La piété juive ne se résume pas en ses prières officielles. Les prières privées sont aussi très pratiquées. Le Juif croit profondément en l’efficacité de ses supplications et en la puissance de ses prières.

Le jeûne est aussi très suivi pour s’humilier devant Dieu, expier des fautes ou encore pour obtenir du ciel secours et faveurs. Les Pharisiens jeûnent deux fois la semaine, le mardi et le jeudi.

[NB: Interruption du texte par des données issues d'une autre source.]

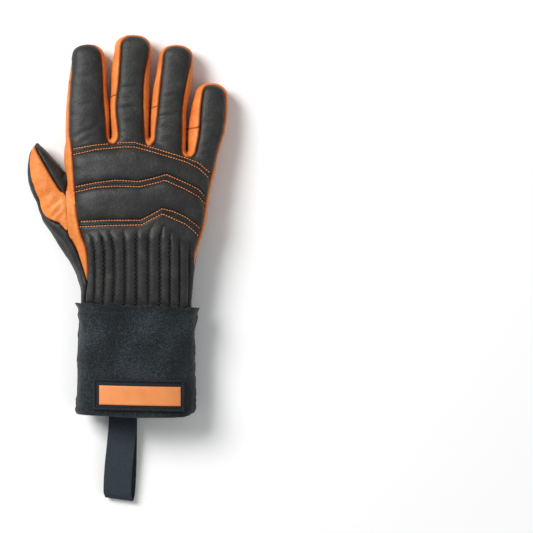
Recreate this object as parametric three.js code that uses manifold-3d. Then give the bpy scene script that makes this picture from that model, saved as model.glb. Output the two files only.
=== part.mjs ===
// A hunting glove for the right hand: leather hand, suede cuff turned up once, webbing hang loop.
// It lies palm down. Millimetres: X from thumb to little finger, Y from the cuff's mouth to the
// fingertips, Z up from the surface it lies on. The hand is one hollow shell, cut along its seams
// into the pieces that the real glove is sewn from.
import * as THREE from "three";
import { mergeVertices } from "three/addons/utils/BufferGeometryUtils.js";
import Module from "manifold-3d";

const wasm = await Module();
wasm.setup();

// Driving sizes
const WALL = 2.2; // leather with its fleece backing
const GAP = 0.3; // between pieces that are sewn to each other
const HALF_GAP = GAP / 2;
const SEAM_REACH = 1.04; // how far a seam's cut runs, as a share of the way from the middle to the surface
const MIN_APEX = 0.5; // a seam's cut starts at least this far from the middle of its section
const MIN_SHARE = 0.05; // of a finger's leather that is left at its tip
const SEAM_LEVEL = 13; // height that parts the seams seen from above from those seen from below
const LEATHER_END = 71; // where the leather stops inside the cuff
const SHEET_TOP = 80; // well above everything
const SHEET_FLOOR = -20; // well below everything
const FAR = 140; // well outside the glove, sideways
const STATION = 22; // spacing of the sections along Y
const CORNERS = { // of a section, outside and inside the wall
  hand: { outside: 24, inside: 16 },
  finger: { outside: 14, inside: 10 },
  thumb: { outside: 14, inside: 10 },
  cuff: { outside: 24, inside: 24 },
};
const CROSS = { wrist: 50, thumb: 226, fingers: 320 }; // Y past the leather's end, the thumb and the fingers

// Each row is one section of the hand without the thumb: its outline, then the edges of the back
// leather seen from above and of the palm leather seen from below.
const HAND_COLUMNS = ["y", "left", "right", "bottom", "top", "backLeft", "backRight", "palmRight"];
const HAND_ROWS = [
  [LEATHER_END, -41.2, 44.4, 2.3, 36.2, -38.8, 60, 60],
  [90, -41.6, 44.2, 2.2, 36.6, -38.6, 60, 60],
  [104, -42.4, 45.0, 1.2, 37.4, -36.6, 58, 58],
  [118, -43.6, 46.6, 0.2, 38.4, -36.2, 45.4, 43.6],
  [130, -45.4, 49.2, -0.6, 39.0, -37.8, 47.6, 46.4],
  [142, -48.0, 53.2, -1.2, 39.4, -42.2, 51.4, 50.4],
  [160, -51.8, 56.4, -1.2, 39.6, -45.6, 54.8, 53.4],
  [180, -53.6, 58.2, -1.2, 38.6, -47.2, 58.4, 56.6],
  [200, -54.0, 60.6, -0.8, 35.8, -48.4, 63.2, 60.8],
  [214, -54.0, 63.0, -0.4, 31.0, -50.2, 66.2, 63.6],
];
const HAND_FRONT = 214; // the hand's front, where the fingers part, on the index side
const FRONT_SLANT = { from: 14, slope: -0.36, begins: 150 }; // the front runs back towards the little finger
const HAND_ROUNDING = 2.9; // exponent of the section's rounded oblong

// Each row is one section of a finger, with the edges of its back and front leather.
const FINGER_COLUMNS = [
  "y", "left", "right", "bottom", "top", "backLeft", "backRight", "frontLeft", "frontRight",
];
const FINGERS = {
  index: {
    rows: [
      [186, -54.0, -19.6, 2.4, 33.5, -48.0, -21.0, -51.0, -24.0],
      [215, -54.0, -19.6, 1.0, 30.5, -50.8, -21.4, -51.0, -24.0],
      [240, -54.0, -20.6, 0.4, 27.5, -51.3, -23.6, -51.0, -25.2],
      [262, -52.0, -22.4, 0.0, 25.0, -50.2, -24.6, -50.0, -27.6],
      [280, -49.0, -23.8, 0.4, 23.5, -47.6, -25.2, -46.5, -29.5],
    ],
    tip: 289.5, backTip: 288.2, frontTip: 283.5,
  },
  middle: {
    rows: [
      [186, -18.4, 10.6, 2.4, 35.0, -12.5, 8.0, -15.5, 7.0],
      [215, -18.4, 10.6, 1.0, 31.0, -12.5, 8.0, -15.5, 7.0],
      [240, -19.2, 10.8, 0.4, 28.0, -15.0, 7.2, -14.8, 8.6],
      [262, -18.8, 10.9, 0.0, 25.5, -12.5, 7.3, -13.8, 8.0],
      [285, -16.4, 12.5, 0.4, 23.8, -11.2, 11.5, -12.0, 7.4],
    ],
    tip: 297.0, backTip: 296.0, frontTip: 290.0,
  },
  ring: {
    rows: [
      [180, 11.8, 39.8, 2.4, 34.0, 15.5, 36.8, 15.0, 36.8],
      [215, 11.8, 39.6, 1.0, 30.0, 15.5, 36.8, 15.0, 36.8],
      [240, 12.7, 40.4, 0.4, 27.5, 18.0, 37.6, 18.4, 37.8],
      [262, 15.6, 44.8, 0.0, 25.0, 20.0, 41.2, 21.0, 40.5],
      [278, 18.4, 45.2, 0.4, 23.5, 21.4, 43.8, 22.8, 40.0],
    ],
    tip: 289.5, backTip: 288.4, frontTip: 283.0,
  },
  little: {
    rows: [
      [172, 40.6, 57.4, 3.0, 31.0, 44.0, 56.2, 43.5, 54.0],
      [204, 41.0, 65.2, 1.2, 28.5, 46.6, 64.0, 44.0, 60.6],
      [220, 41.2, 69.6, 0.6, 26.5, 50.2, 68.6, 44.8, 64.0],
      [238, 43.4, 72.2, 0.2, 24.5, 51.3, 70.6, 47.7, 66.0],
      [249, 46.4, 72.2, 0.4, 22.8, 52.4, 70.4, 50.2, 66.0],
    ],
    tip: 259.0, backTip: 257.8, frontTip: 254.5,
  },
};
const FINGER_ROUNDING = 2.6;
const DOME = { length: 11.5, power: 2.3 }; // how a fingertip and its leather close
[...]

Les œuvres de charité et de miséricorde sont également recherchées. La pratique des bonnes œuvres envers les Juifs relève d’une obligation morale à laquelle nul ne peut se soustraire, pas même le pauvre. En se montrant aussi miséricordieux que Dieu, le Juif espère obtenir la rémission de ses fautes et s’assurer du bonheur dans le monde à venir. Selon Siméon le Juste[7], « le monde repose sur trois choses : la Torah, le culte et l’exercice de la charité ».

La vie juive est ainsi authentiquement religieuse au temps de Notre Seigneur Jésus-Christ : culte public, sacrifices, prières privées, respect du sabbat, fêtes, jeûnes, œuvres de miséricorde… Les docteurs de la Loi insistent fortement sur les dispositions morales que le Juif doit requérir pour accomplir ces pratiques. La piété est profonde et authentique.




Références

[1] Abbé Lusseau et abbé Coulomb, Manuel d’études bibliques, tome IV, chapitre VII, §II, Téqui, 1938.
[2] Tricot, Le Monde juif au temps de Notre Seigneur, chapitre XIX, III, 1 dans Initiation biblique, sous la direction d’A. Robert et A. Tricot, Desclée et cie, 1938.
[3] R. P. Bonsirven, Le judaïsme palestinien au temps de Jésus-Christ, tome I, 1935, cité dans Initiation biblique.
[4] Voir Tixeront, Histoire des Dogmes, Tome I, La Théologie anténicéenne, chapitre I, librairie Lecoffre, 1909.
[5] Hillel, Aboth, II, 7.
[6] Flavius Joseph, Guerre des Juifs, III, 8, 5.
[7] Siméon le Juste, Pirqé Aboth, traité du IIIe siècle avant Jésus-Christ.